The European states must move beyond rhetorical alignment by recognizing Palestinian statehood, leveraging trade with Israel, and supporting accountability mechanisms. The Arab states must employ normalization agreements not as ends in themselves, but as tools to press for meaningful progress while insisting on Palestinian political cohesion and institutional reform.
A new Israeli government would need to take immediate steps: halt settlement expansion, enforce the rule of law against settler violence, reaffirm commitment to territorial compromise, and re-engage in credible negotiations. Just as importantly, it must begin preparing its public for the necessary compromises, framing peace not as a concession, but as a strategic imperative.
Ultimately, Israeli society must confront a difficult but unavoidable reality. The absence of a Palestinian state is not a source of security; it is its greatest long-term threat. Permanent occupation, inequality, and recurring war will eradicate what’s left of Israel’s moral standing, democratic character, and internal stability.
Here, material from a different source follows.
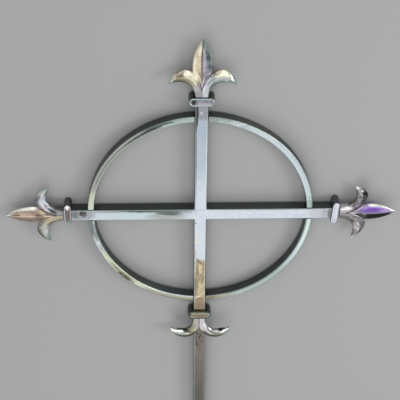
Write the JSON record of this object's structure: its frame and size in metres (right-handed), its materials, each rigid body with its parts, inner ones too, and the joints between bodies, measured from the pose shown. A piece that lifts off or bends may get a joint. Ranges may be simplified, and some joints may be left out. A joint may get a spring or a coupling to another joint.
{
  "type": "ornamental ring cross",
  "caption": "Forged steel cross on a square shaft, with a ring round its crossing, collars, and spear blades between curled leaves on its free ends.",
  "frame": {"origin": "on the floor under the middle of the outline; the cross lies on its back on its four collars", "axes": "+Y up the shaft towards the top spear, +X to the right of someone facing the front, +Z out of the front, which looks up"},
  "size_m": [0.383, 0.5266, 0.0189],
  "materials": {
    "bar_steel": "polished by hand, with straw heat tints and brown smears",
    "ring_steel": "polished by hand, with dark stripes and pale edges",
    "collar_steel": "polished rims round a duller brown-lilac face",
    "blade_steel": "polished, tinted straw, bronze and violet by heat",
    "leaf_steel": "polished, with cream and silver tints and dark smears"
  },
  "bodies": {
    "root": {"upright": "bar_steel", "crossbar": "bar_steel", "ring_upper_right": "ring_steel", "ring_upper_left": "ring_steel", "ring_lower_left": "ring_steel", "ring_lower_right": "ring_steel", "collar_top": "collar_steel", "collar_left": "collar_steel", "collar_right": "collar_steel", "collar_bottom": "collar_steel", "spear_top": "blade_steel", "spear_left": "blade_steel", "spear_right": "blade_steel", "leaf_top_left": "leaf_steel", "leaf_top_right": "leaf_steel", "leaf_left_upper": "leaf_steel", "leaf_left_lower": "leaf_steel", "leaf_right_upper": "leaf_steel", "leaf_right_lower": "leaf_steel", "leaf_bottom_left": "leaf_steel", "leaf_bottom_right": "leaf_steel"}
  },
  "joints": []
}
The Moral Imperative for a Solution
At this critical juncture, the moral imperative is as compelling as the strategic one. Kant argued that human beings must always be treated as ends in themselves, never merely as means. Any political future that denies either Israelis or Palestinians their fundamental dignity and rights violates this principle at its core. A just and lasting peace, therefore, is not simply a matter of political expediency; it is a moral necessity.
At the end of all wars, all ideologies, and all illusions, one truth remains immovable: neither people will disappear, and neither can secure freedom at the expense of the other’s humanity. The land they share does not yield to force, nor does history bend to power. It waits, unforgiving and unchanged, for recognition, demanding truth, mutual justice, reciprocal dignity, and a conscious choice for peace.
That land has absorbed enough blood to prove what force cannot resolve. Without recognition and political courage, both sides risk losing not only territory, but the moral and human future they still struggle to preserve.